On the one hand, this economic domination means political subservience. When Trump rounds up Mexican immigrants, throws Mexican children in jail without their parents, calls Mexican nationals rapists and deploys the military to the border, the Mexican government pledges its readiness to work with his administration and honors his son-in-law, Jared Kushner, with the highest state honor, the Order of the Aztec Eagle!

The domination of Yankee imperialism does not lessen the intensity of the conflict between the Mexican bourgeoisie and working class, it heightens it. The ruling elite and all of its political representatives, AMLO no less than the openly right-wing leaders of the PRI and the National Action Party (PAN), fear the revolutionary threat to their property and power from the workers infinitely more than the depredations of Washington and Wall Street.

At the same time, the increasing economic interconnectivity between Mexico and the US has created a powerful working class. Mexico has become a formidable industrial country, with the 11th highest manufacturing output in the world. There are 9.1 million manufacturing workers in Mexico—three times the total in the UK.

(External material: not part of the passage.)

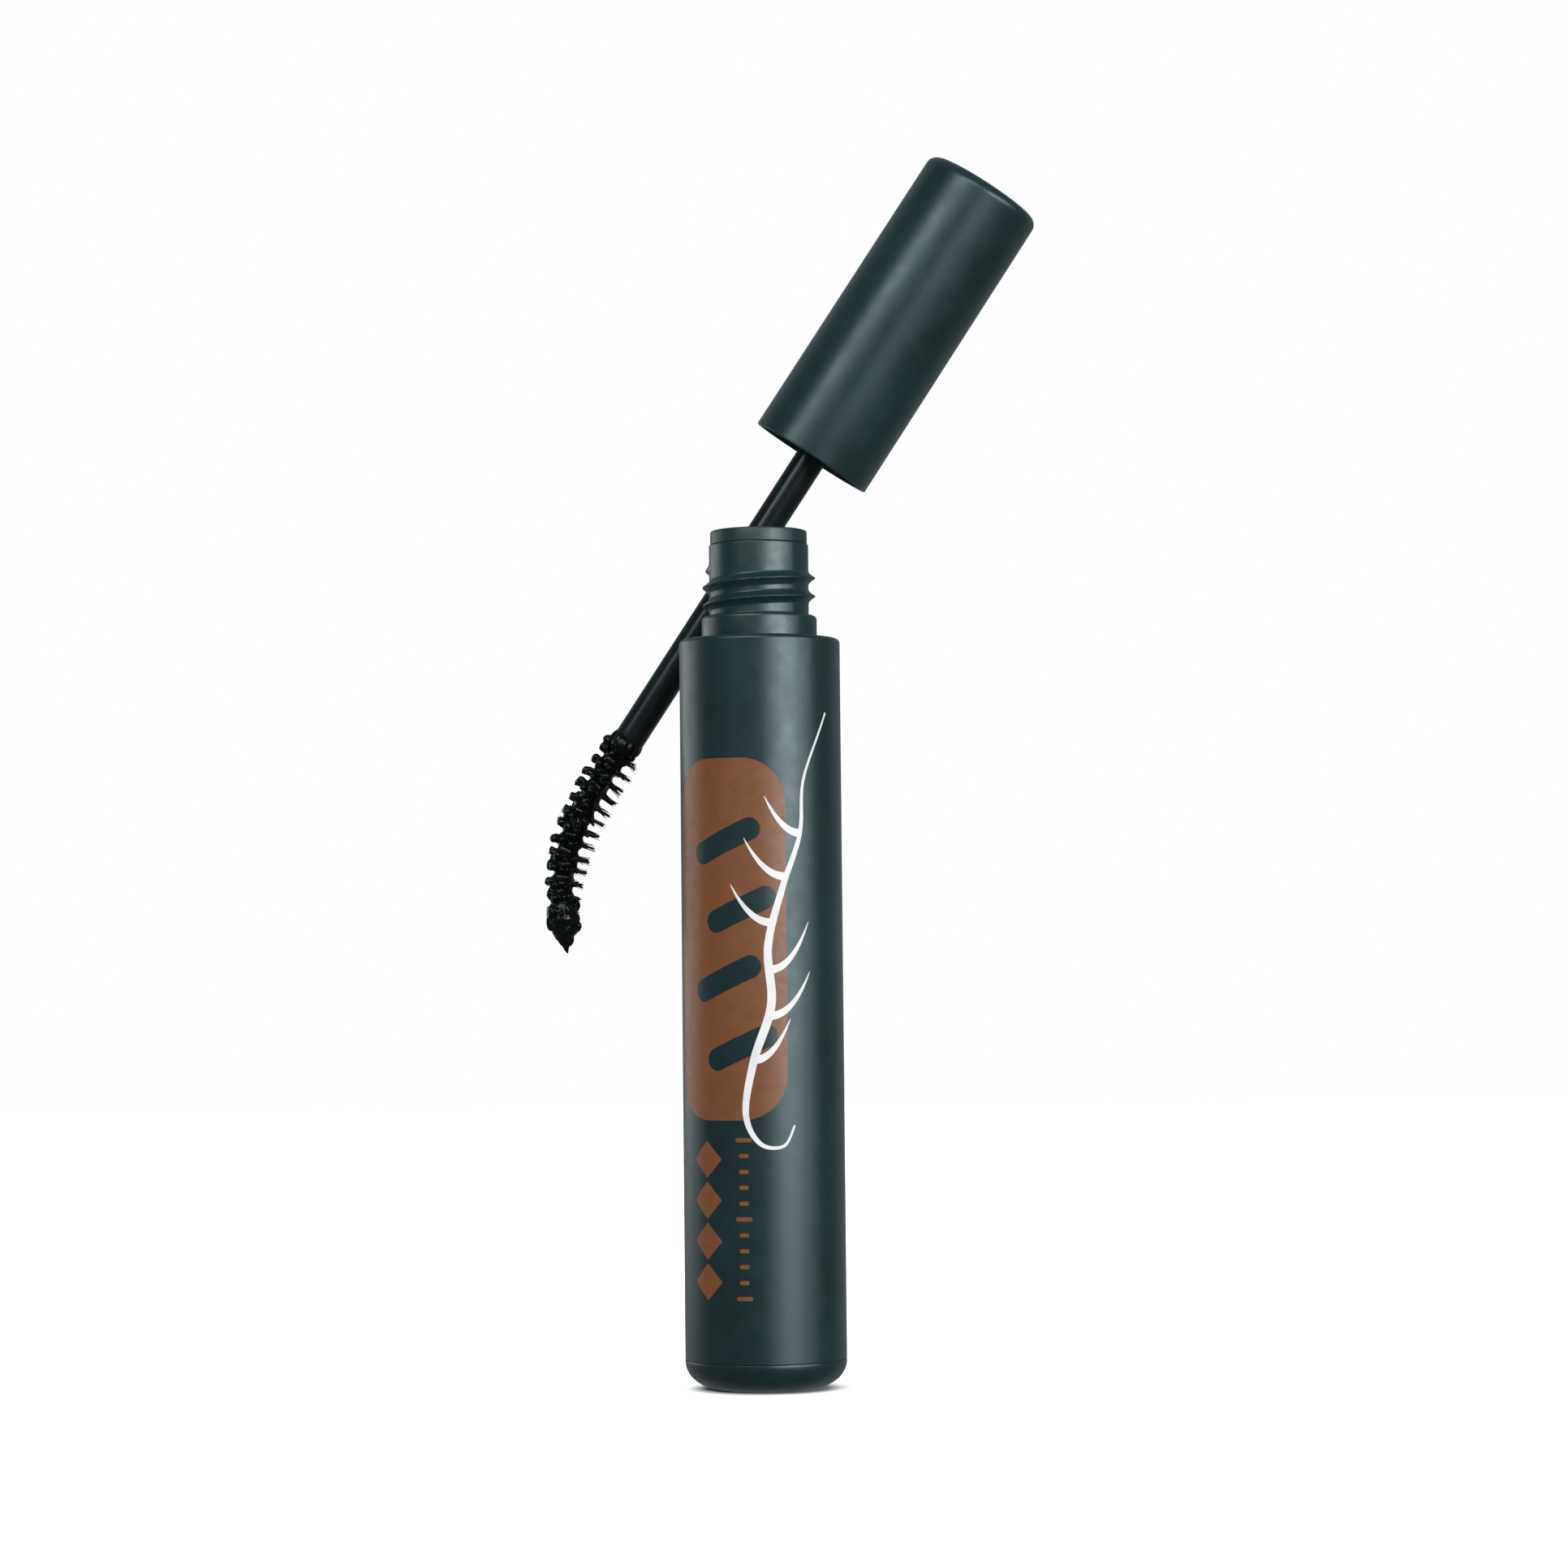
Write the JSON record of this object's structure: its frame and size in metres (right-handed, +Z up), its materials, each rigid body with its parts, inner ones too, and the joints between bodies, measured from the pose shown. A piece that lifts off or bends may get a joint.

In economic terms, the Mexican, Canadian and American working classes are not three separate entities, but a single social force, exploited by the same companies at different stages in the same process of production. Under capitalism, however, workers are held down by the nation-state system and pitted against each other by the corporations. While Mexico’s natural resources can flow freely across the border to American corporations, the children of Mexican workers cannot cross to join their parents.

The task for workers across North America is to unite in a common revolutionary movement, tear down this irrational system and reorganize the hemisphere on a planned, socialist basis through the establishment of the United Socialist States of the Americas.